ABSTRACT

In this statement, the Director of the National Humanities Center (USA) Geoffrey Harpham captures a common disconnection between the study of the humanities from the education of those who study the humanities. He appears to forget the mediating context in which we socially engage with our students and the direct and indirect impact that this has both in and outside of our disciplines. For me, our classrooms are the bridging environment between what we, as academics, individually study and with whom we share that study and its practices socially. As a result we need to beware of failing to address the nature of the educational environment fostered within the Arts and Humanities by its faculty members: How we teach what we have been studying privately is as important as what we teach.
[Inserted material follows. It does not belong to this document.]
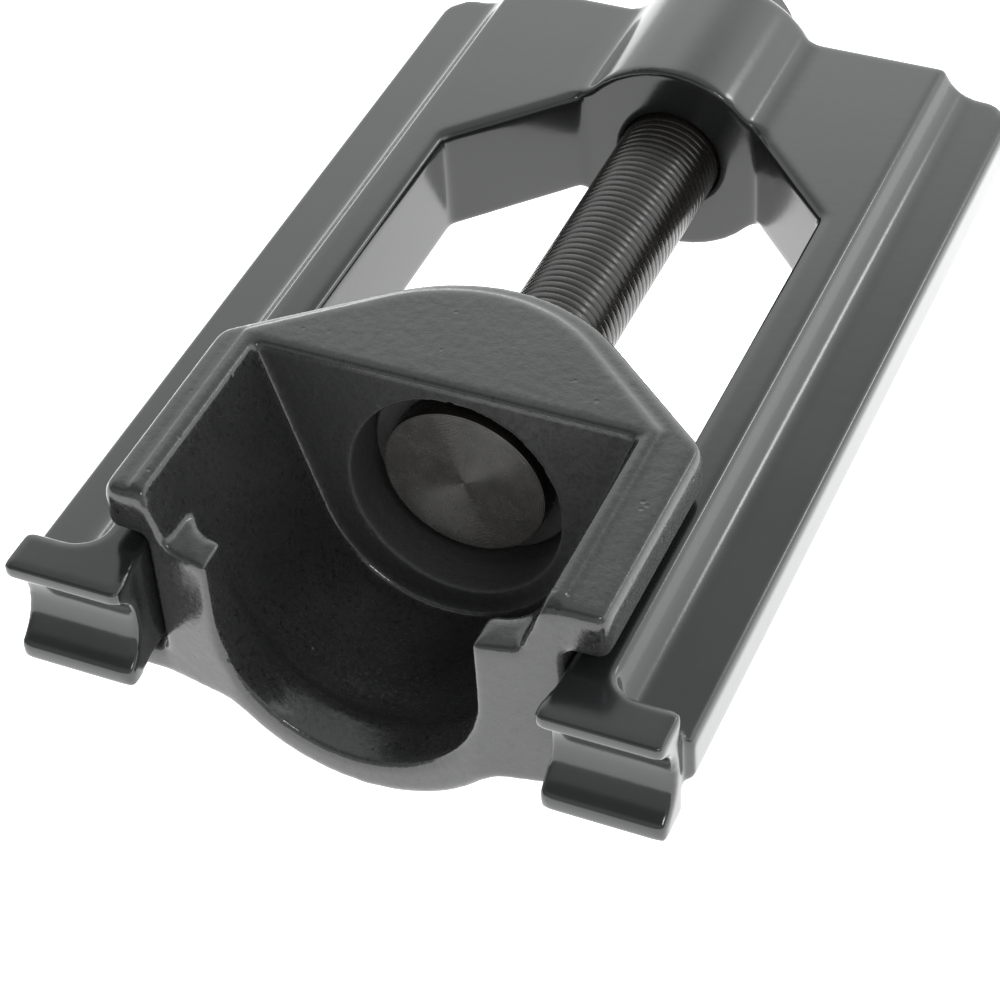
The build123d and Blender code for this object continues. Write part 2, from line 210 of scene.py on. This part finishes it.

How we teach is simultaneously both one of the public aspects of our private scholarly activity as well as an intrinsic part of that activity and this symbiosis is directly linked to the public good. Surely both disciplinary content and its context of generation create a whole greater than the sum of its parts? Harpham’s statement is, of course, a reduction of the variety of viewpoints expressed within the Arts and Humanities, but it sums up one reason as to why the Humanities subjects have been tainted with a perception of conservatism in their approaches to different methods of education: We focus on product and forget process. We, the argument goes, have been excellent at challenging traditional modes of thought within our subjects but have uncritically accepted habitual procedures of discipline generation.